By framing AI-assisted cost and carbon estimation as a socio-technical ethical system, this paper contributes a perspective that moves beyond performance metrics and tool evaluation. It invites cost engineers, decision makers and policymakers to reconsider not only how estimates are produced, but how they are trusted, challenged and owned in an era of increasingly algorithmic decision support.

Limitations and future research

The UK government AI playbook highlights the importance of capability as well as control.

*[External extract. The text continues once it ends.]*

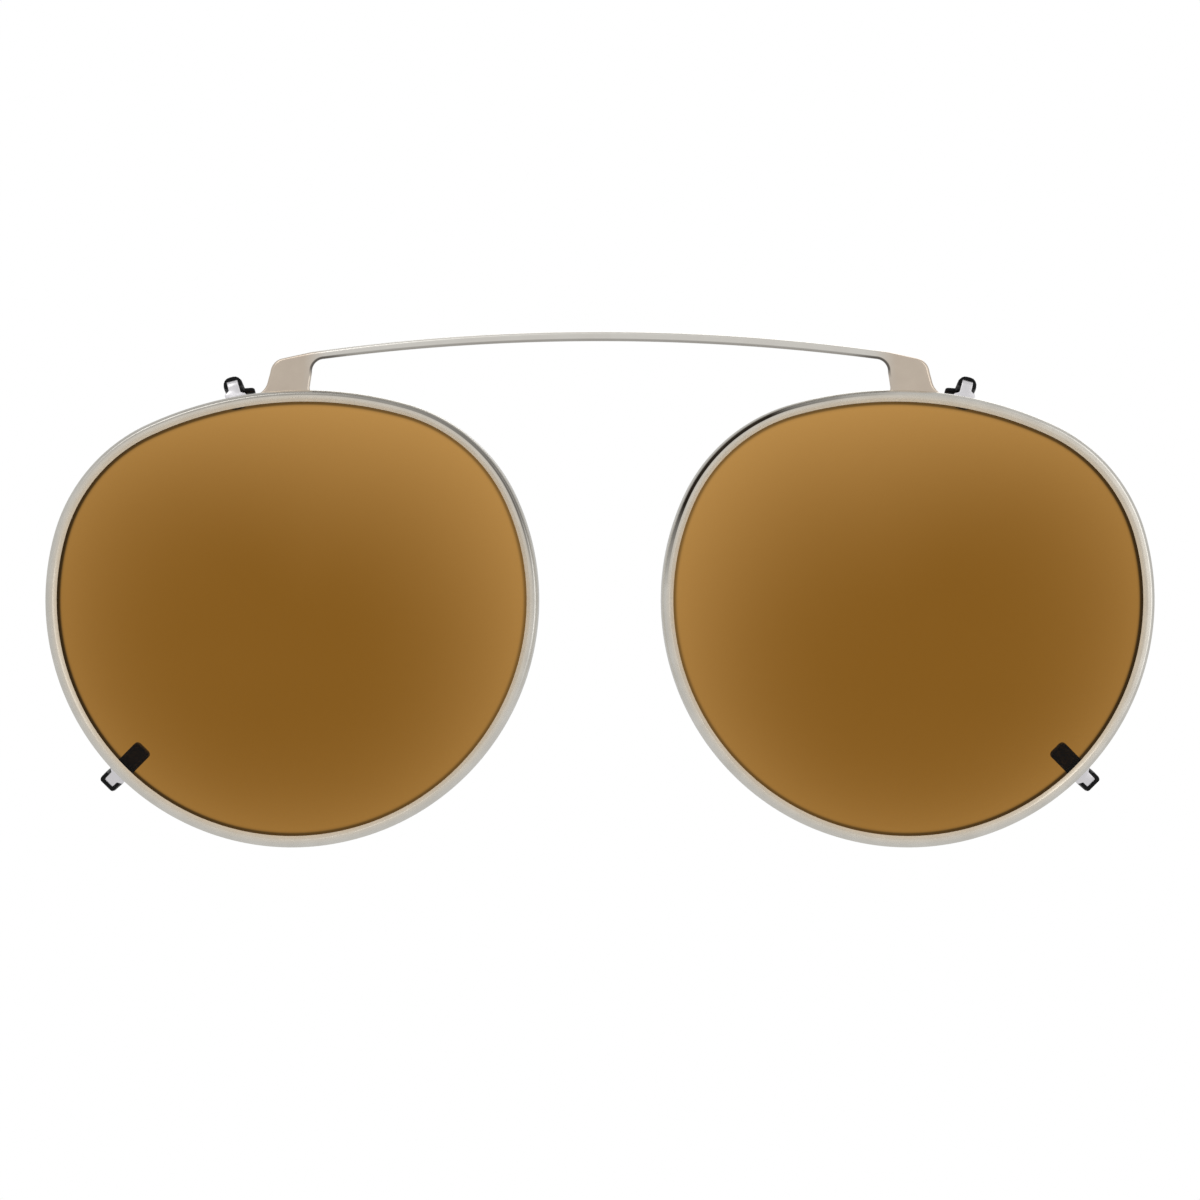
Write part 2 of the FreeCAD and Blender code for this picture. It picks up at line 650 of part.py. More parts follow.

This paper is conceptual and does not present empirical case studies. Future research should examine real-world deployment of AI in cost and carbon estimation and explore how ethical risks manifest across different organisational contexts and programme scales.

Conclusion

AI ethics in cost and carbon estimation is not primarily about robustness. It is about how authority, accountability and trust are redistributed when estimation is partially delegated to machines. Existing professional guidance already embeds ethical principles. AI makes these principles visible, fragile and in need of reinforcement. Ethical governance must, therefore, be designed into AI-assisted cost and carbon estimation, rather than applied after failure.

In recognition of the growing role of AI across cost and carbon estimation practice, readers are directed to the AI policy published by CICES, which sets out principles for responsible adoption, professional competence and accountability in the use of AI-enabled tools.

While this paper has focused on ethical risks and governance considerations, the Institute’s policy provides practical guidance for practitioners seeking to implement AI in a manner that remains consistent with professional standards and public trust. Together, these perspectives highlight the importance of aligning technical innovation with professional responsibility, as AI becomes embedded within estimation practice.